L’altro fattore è l’obbedienza, soprattutto quando obbedire sembrerebbe una ingiustizia. Vedendoti in azione ho imparato che se si fa memoria di Cristo anche una grave ingiustizia diventa la più sublime giustizia che ci sia. «Gesù è stato in silenzio davanti a Pilato e a Erode», mi hai detto, e in quel momento ho cominciato a capire che il senso vero e stranamente (nel senso di “estraneo” al modo solito di ragionare) positivo dell’obbedienza è che dentro il rapporto con l’autorità diventa scoperta nuova del Mistero ora, ti permette quel riconoscimento della Presenza che senza quella precisa prova e quel dolore non sarebbe accaduto e perciò ti libera perché solo la Sua conoscenza ora ci libera. Ho visto questa cosa guardandoti: è come se invece di deluderti la prova aumentasse la tua conoscenza effettiva e affettiva del Mistero che ci fa dentro le vicende concrete e umane della nostra vita.
Sempre a quell’incontro ci hai poi detto che «il punto è Cristo ma per arrivare a poter vivere questo occorre un lungo cammino, non è automatico. Recentemente ho conosciuto un missionario del Pime che da sessant’anni vive in Amazzonia e mi ha detto che si può amare di più la missione che Cristo! Questo mi ha aiutato a capire che ogni circostanza rivela che la suprema forma di giustizia che c’è è la Sua. “Il mio Giusto vivrà di fede”». Sono andato a rileggermi cosa dice don Giussani. «La fede è un giudizio nuovo sulla realtà, su “ciò che val la pena di vivere”. Tutto deriva dalla risposta che diamo a questa domanda. A una tale risposta la Scrittura si riferisce quando dice: “Il mio Giusto vive di fede”. La fede è un giudizio sul valore della vita e del mondo che è Cristo stesso».

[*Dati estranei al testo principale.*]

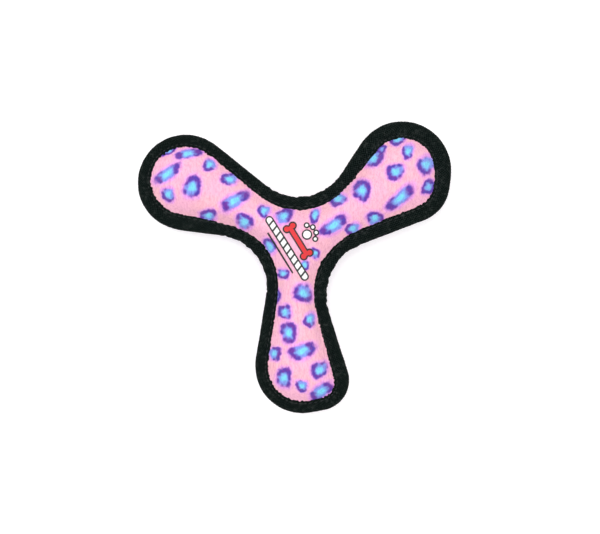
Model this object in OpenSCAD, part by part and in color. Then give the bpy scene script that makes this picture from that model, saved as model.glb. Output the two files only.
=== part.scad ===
// Soft three-armed boomerang: a stuffed dog toy with a bound edge and a squeaker in every lobe.
// Millimetres, +Z up. The hub centre is at X = Y = 0 and the toy rests on Z = 0.

/* [Overall] */
// Width over the two upper arms, from edge to edge
toy_width = 200; // [180:1:280]
// Thickness through the middle of a lobe, before it settles on the ground
lobe_thickness = 32; // [29:0.5:40]
// Thickness through the hub, before it settles on the ground
hub_thickness = 29; // [27:0.5:36]
// How far a neck dips below the hub, on each side
neck_dip = 1.5; // [0:0.25:3]
// How far the hub's underside settles flat
hub_settle = 0.5; // [0.4:0.1:1.5]

/* [Outline, for a toy 200 wide] */
// Hub centre to the middle of a lobe
arm_reach = 80; // [76:0.5:84]
// Radius of a lobe
lobe_radius = 31; // [25:0.5:33]
// Radius of the notch between two arms
notch_radius = 33; // [30:0.5:36]
// Hub centre to the edge of a notch
notch_reach = 28; // [26:0.5:30]

/* [Edge binding] */
// Width of the binding seen at the tip of a lobe
binding_tip = 9.5; // [8:0.25:12]
// Width of the binding seen in a notch
binding_notch = 8.5; // [7:0.25:10]
// Thickness of the woven tape
tape_thickness = 0.9; // [0.6:0.1:1.4]

/* [Cloth] */
// Thickness of the fleece over the stuffing
fleece_thickness = 2.4; // [1.8:0.1:3.2]
// Thickness of the fleece pressed flat under the binding
fleece_pressed = 0.9; // [0.6:0.1:1.2]
// Thickness of each canvas ply
canvas_thickness = 0.6; // [0.4:0.1:0.8]
// Thickness of the plastic coating between the two canvas plies
film_thickness = 0.2; // [0.15:0.05:0.3]
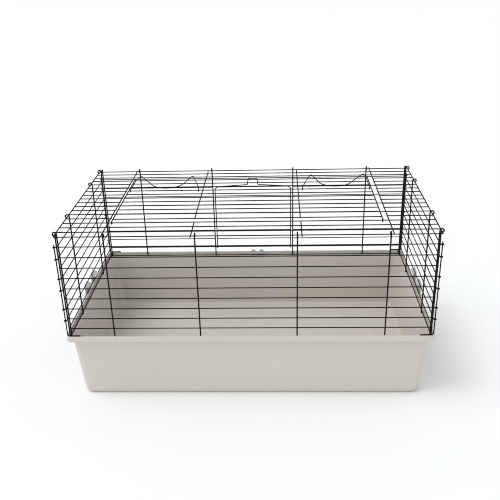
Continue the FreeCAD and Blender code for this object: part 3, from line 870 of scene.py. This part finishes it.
def united(name, pieces):
    """One closed skin from overlapping closed pieces."""
    base = pieces[0]
    for other in pieces[1:]:
        modifier = base.modifiers.new("join", "BOOLEAN")
        modifier.operation = "UNION"
        modifier.solver = "EXACT"
        modifier.object = other
        bpy.context.view_layer.update()
        graph = bpy.context.evaluated_depsgraph_get()
        mesh = bpy.data.meshes.new_from_object(base.evaluated_get(graph))
        base.modifiers.clear()
        base.data = mesh
        bpy.data.objects.remove(other)
    base.name = name
    base.data.shade_smooth()
    base.data.set_sharp_from_angle(angle=math.radians(MOULDING_CREASE))
    return base


def tray_clip(side):
    """The two-pronged clip: barrel, forked plate, hooked noses and grip ridges."""
    pivot_x, pivot_z = CLIP_PIVOT
    low_y = CLIP_Y - CLIP_HALF
    high_y = CLIP_Y + CLIP_HALF
    plate_in = pivot_x - CLIP_PLATE / 2
    ridge_x = plate_in + CLIP_PLATE - CLIP_RIDGE_SINK
    plate_z = pivot_z + CLIP_PLATE_RISE
    web_z = pivot_z + CLIP_WEB_RISE
    fork = [
        (low_y, plate_z),
        (high_y, plate_z),
        (high_y, CLIP_TOP_Z),
        (high_y - CLIP_PRONG, CLIP_TOP_Z),
        (high_y - CLIP_PRONG, web_z),
        (low_y + CLIP_PRONG, web_z),
        (low_y + CLIP_PRONG, CLIP_TOP_Z),
        (low_y, CLIP_TOP_Z),
    ]
    shape = fillet_2d(fork, [0, 0, 5, 5, 6, 6, 5, 5])

    def on_plate(u, v, depth):
        return (side * (plate_in + depth) * MM, u * MM, v * MM)

    pieces = [prism("fork", shape, CLIP_PLATE, on_plate, 0.6)]
    edge = 0.4
    length = 2 * CLIP_HALF
    barrel = [(CLIP_BORE_R, 0.0), (CLIP_BARREL_R - edge, 0.0), (CLIP_BARREL_R, edge)]
    barrel += [(CLIP_BARREL_R, length - edge), (CLIP_BARREL_R - edge, length)]
    barrel += [(CLIP_BORE_R, length)]
    at = vec(side * pivot_x, low_y, pivot_z)
    pieces.append(lathe("barrel", barrel, at, vec(0, 1, 0)))
    nose = [
        (pivot_x, CLIP_NOSE_HIGH_Z + 3.5),
        (pivot_x, CLIP_NOSE_LOW_Z - 3.5),
        (plate_in, CLIP_NOSE_LOW_Z - 2.5),
        (plate_in - 3.5, CLIP_NOSE_LOW_Z),
        (CLIP_NOSE_X, CLIP_NOSE_LOW_Z + 0.2),
        (CLIP_NOSE_X, CLIP_NOSE_HIGH_Z - 1.8),
        (CLIP_NOSE_X + 3.0, CLIP_NOSE_HIGH_Z - 0.2),
    ]
    nose_shape = fillet_2d(nose, [0, 0, 0.8, 1.2, 0.8, 0.8, 1.5])
    nose_width = CLIP_PRONG - 2 * CLIP_NOSE_IN
    for start in (low_y, high_y - CLIP_PRONG):

        def on_nose(u, v, depth, start=start):
            return (side * u * MM, (start + CLIP_NOSE_IN + depth) * MM, v * MM)

        pieces.append(prism("nose", nose_shape, nose_width, on_nose, 0.5))
        for level in range(CLIP_RIDGES):
            low = CLIP_TOP_Z - CLIP_RIDGE_DROP - CLIP_RIDGE_PITCH * level
            high = low + CLIP_RIDGE_HEIGHT
            near = start + CLIP_RIDGE_IN
            far = start + CLIP_PRONG - CLIP_RIDGE_IN
            bar = [(near, low), (far, low), (far, high), (near, high)]
            ridge = fillet_2d(bar, [CLIP_RIDGE_CORNER] * 4)

            def on_face(u, v, depth):
                return (side * (ridge_x + depth) * MM, u * MM, v * MM)

            pieces.append(prism("ridge", ridge, CLIP_RIDGE_DEPTH, on_face, 0.4, 2))
    return united("left_clip_moulding" if side < 0 else "right_clip_moulding", pieces)


def clip_lugs():
    """The four ears on the lip that hold the clips' pins."""
    pivot_x, pivot_z = CLIP_PIVOT
    reach = LUG_REACH
    section = [(LUG_ROOT_X, pivot_z - reach), (pivot_x, pivot_z - reach)]
    for i in range(1, 12):
        angle = math.radians(-90 + 15 * i)
        section.append((pivot_x + reach * math.cos(angle), pivot_z + reach * math.sin(angle)))
    section += [(pivot_x, pivot_z + reach), (LUG_ROOT_X, pivot_z + reach)]
    far = CLIP_HALF + LUG_GAP
    lugs = []
    for side in (-1, 1):
        for start in (CLIP_Y - far - LUG_WIDTH, CLIP_Y + far):

            def to_world(u, v, depth, start=start, side=side):
                return (side * u * MM, (start + depth) * MM, v * MM)

            lugs.append(prism("lug", section, LUG_WIDTH, to_world, 0.5))
    bpy.ops.object.select_all(action="DESELECT")
    for lug in lugs:
        lug.select_set(True)
    bpy.context.view_layer.objects.active = lugs[0]
    bpy.ops.object.join()
    lugs[0].name = "clip_lugs"
    return lugs[0]


def clip_pin(side):
    pivot_x, pivot_z = CLIP_PIVOT
    length = 2 * (CLIP_HALF + LUG_GAP + LUG_WIDTH)
    cut = 0.3
    profile = [(0.0, 0.0), (PIN_R - cut, 0.0), (PIN_R, cut), (PIN_R, length - cut)]
    profile += [(PIN_R - cut, length), (0.0, length)]
    start = vec(side * pivot_x, CLIP_Y - length / 2, pivot_z)
    name = "left_pin" if side < 0 else "right_pin"
    return lathe(name, profile, start, vec(0, 1, 0), 20)


def back_rim_clip():
    """The low block with two rounded lobes behind the doorway's mat."""
    half = BACK_CLIP_HALF
    lobe = BACK_CLIP_LOBE_R
    top = BACK_CLIP_TOP_Z
    low = BACK_CLIP_LOW_Z
    mid = 2 * lobe - half
    points = [
        (-half, LEDGE_Z),
        (half, LEDGE_Z),
        (half, top),
        (half - 2 * lobe, top),
        (half - 2 * lobe, low),
        (mid, low),
        (mid, top),
        (-half, top),
    ]
    round_top = lobe - 0.1
    shape = fillet_2d(points, [0, 0, round_top, round_top, 1.5, 1.5, round_top, round_top], 12.0)

    def to_world(u, v, depth):
        y = BACK_CLIP_Y - BACK_CLIP_THICK / 2 + depth
        return ((BACK_CLIP_X + u) * MM, y * MM, v * MM)

    return prism("rim_clip_moulding", shape, BACK_CLIP_THICK, to_world, 0.5)


# ---- build everything ----------------------------------------------------------------------
TRAY_MATERIAL = moulded_plastic("tray_plastic", TRAY_TONES, rough=0.42, grain=1500.0)
CLIP_MATERIAL = moulded_plastic("clip_plastic", CLIP_TONES, rough=0.36, grain=1900.0)
WIRE_MATERIAL = coated_wire("black_wire")
PIN_MATERIAL = drawn_steel("pin_steel")

WIRE_PIECES = {
    "front_panel": (long_panel(-1, False), "wire_top"),
    "back_panel": (long_panel(1, True), "wire_top"),
    "left_panel": (end_panel(-1), "wire_top"),
    "right_panel": (end_panel(1), "wire_top"),
    "roof_panel": (roof_panel(), "wire_top"),
    "roof_lid": (roof_lid(), "roof_lid"),
    "left_lid_latch": (lid_latch(-1), "left_latch"),
    "right_lid_latch": (lid_latch(1), "right_latch"),
    "back_door": (back_door(), "back_door"),
    "door_tab": (door_tab(), "back_door"),
    "front_left_corner_rod": (corner_rod(-1, -1), "wire_top"),
    "front_right_corner_rod": (corner_rod(1, -1), "wire_top"),
    "back_left_corner_rod": (corner_rod(-1, 1), "wire_top"),
    "back_right_corner_rod": (corner_rod(1, 1), "wire_top"),
}
for node, (work, body) in WIRE_PIECES.items():
    place(work.object(node + "_wire"), body, node, WIRE_MATERIAL)

place(tray_shell(), "tray", "tray", TRAY_MATERIAL)
place(clip_lugs(), "tray", None, TRAY_MATERIAL)
for side, word in ((-1, "left"), (1, "right")):
    clip = tray_clip(side)
    place(clip, word + "_clip", word + "_tray_clip", CLIP_MATERIAL)
    place(clip_pin(side), "tray", word + "_clip_pin", PIN_MATERIAL)
place(back_rim_clip(), "tray", "back_rim_clip", CLIP_MATERIAL)


# ---- studio --------------------------------------------------------------------------------
SKY_STRENGTH = 0.82
SKY_TINT = (0.955, 0.985, 0.990, 1.0)
KEY_STRENGTH = 1.25
KEY_SOFTNESS = 38.0
KEY_DIRECTION = (0.60, 0.12, -1.0)
FILL_PLACE = (-1.15, -1.35, 0.55)
FILL_SIZE = 0.9
FILL_POWER = 1.0
FILL_AIM = (0.0, 0.0, 0.15)
FLOOR_SIZE = 60.0
FLOOR_Z_M = -0.0002
CAMERA_PLACE = (0.08174, -1.86263, 1.18959)
CAMERA_PITCH = 24.835
CAMERA_YAW = -2.584
CAMERA_ROLL = -1.565
CAMERA_LENS = 49.784
SENSOR_WIDTH = 36.0


def studio():
    nodes = Nodes("studio_floor")
    tone = nodes.mix(nodes.noise(1.5, 2.0), *FLOOR_TONES)
    rough = nodes.spread(nodes.noise(4.0, 2.0), 0.3, 0.7, 0.75, 0.85)
    normal = nodes.bump(nodes.noise(40.0, 2.0), 0.0002, 0.1)
    material = nodes.finish(tone, rough, normal)
    bpy.ops.mesh.primitive_plane_add(size=FLOOR_SIZE, location=(0, 0, FLOOR_Z_M))
    floor = bpy.context.object
    floor.name = "studio_floor"
    floor.data.materials.append(material)
    world = bpy.data.worlds.new("studio")
    world.use_nodes = True
    background = world.node_tree.nodes["Background"]
    background.inputs["Color"].default_value = SKY_TINT
    background.inputs["Strength"].default_value = SKY_STRENGTH
    bpy.context.scene.world = world
    light = bpy.data.lights.new("key", "SUN")
    light.angle = math.radians(KEY_SOFTNESS)
    light.energy = KEY_STRENGTH
    sun = bpy.data.objects.new("key", light)
    sun.rotation_euler = Vector(KEY_DIRECTION).to_track_quat("-Z", "Y").to_euler()
    bpy.context.scene.collection.objects.link(sun)
    light = bpy.data.lights.new("fill", "AREA")
    light.shape = "SQUARE"
    light.size = FILL_SIZE
    light.energy = FILL_POWER
    fill = bpy.data.objects.new("fill", light)
    fill.location = FILL_PLACE
    aim = Vector(FILL_AIM) - fill.location
    fill.rotation_euler = aim.to_track_quat("-Z", "Y").to_euler()
    bpy.context.scene.collection.objects.link(fill)
    bpy.context.scene.view_settings.view_transform = "Standard"
    bpy.context.scene.cycles.filter_width = 1.0


def camera():
    """A camera a little above and to the right, turned slightly left and rolled."""
    pitch = math.radians(CAMERA_PITCH)
    yaw = math.radians(CAMERA_YAW)
    roll = math.radians(CAMERA_ROLL)
    flat = math.cos(pitch)
    forward = Vector((math.sin(yaw) * flat, math.cos(yaw) * flat, -math.sin(pitch)))
    level = Vector((math.cos(yaw), -math.sin(yaw), 0.0))
    up = level.cross(forward)
    right = level * math.cos(roll) + up * math.sin(roll)
    above = up * math.cos(roll) - level * math.sin(roll)
    data = bpy.data.cameras.new("camera")
    data.sensor_width = SENSOR_WIDTH
    data.lens = CAMERA_LENS
    obj = bpy.data.objects.new("camera", data)
    turn = Matrix((right, above, -forward)).transposed().to_4x4()
    obj.matrix_world = Matrix.Translation(Vector(CAMERA_PLACE)) @ turn
    bpy.context.scene.collection.objects.link(obj)
    bpy.context.scene.camera = obj


studio()
camera()
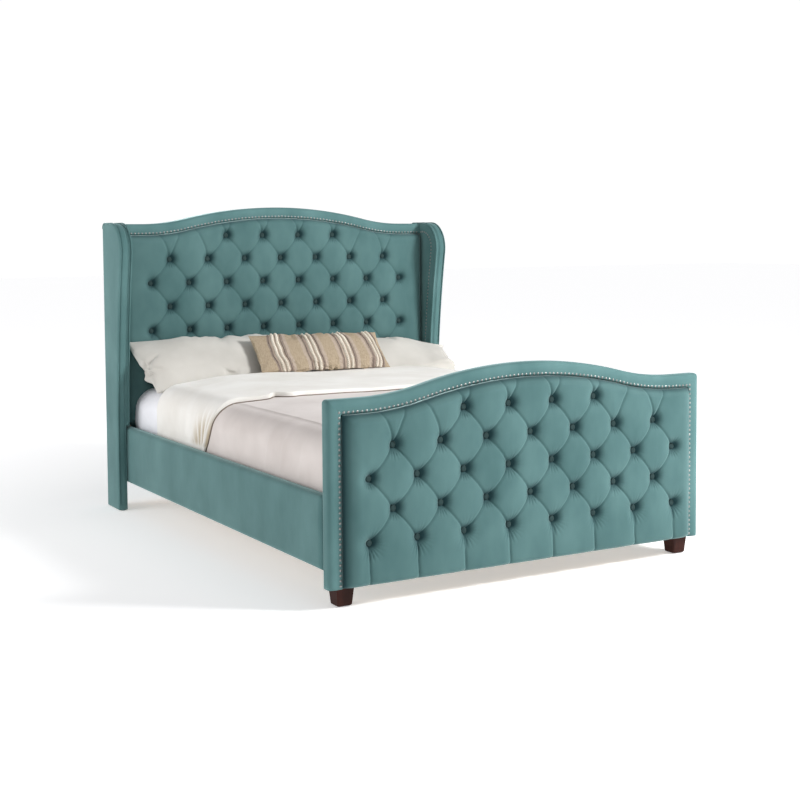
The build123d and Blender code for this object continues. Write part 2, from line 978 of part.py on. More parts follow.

E ancora rispetto alla questione dell’obbedienza mi è tornato alla mente cosa mi diceva mia nonna, nata nel 1899 e morta a 97 anni: «Meglio un’obbedienza che cento anni di penitenza», e: «A obbedire non si sbaglia mai, sbaglierà chi ti ha dato il comando casomai», poi ancora: «L’obbedienza deve essere lieta, pronta e ragionevole». Che saggezza!
Infine non so perché ma mi è tornato alla mente una cosa raccontata da don Giussani di quando era ragazzo ed era inquieto: «Quando io ero in prima liceo, c’è stato un momento di “romanticismo panico”, in cui piangevo sempre, perché mi ero accorto che non sarei mai stato come Raffaello, come Michelangelo, come Beethoven; piangevo, andavo a letto la sera e piangevo, e questo per parecchi giorni. Poi, quello che mi ha “risolto” è stato scoprire che, se facevo bene l’ora di studio e osservavo la regola come espressione di me stesso, se facevo bene la cosa che avevo davanti, fare bene una piccola cosa era un’opera più grande che neanche le sinfonie di Beethoven, perché era un ordine, era una perfezione, era una musica, una poesia. Allora mi sono calmato e non ho pianto più. Così ve lo dico adesso».
Ecco, caro padre Aldo, mi pare proprio che la tua vita sia andata e stia andando così! Grazie di essere quello che vedo e di renderci consapevoli che il Mistero è davvero accessibile a noi sempre e comunque.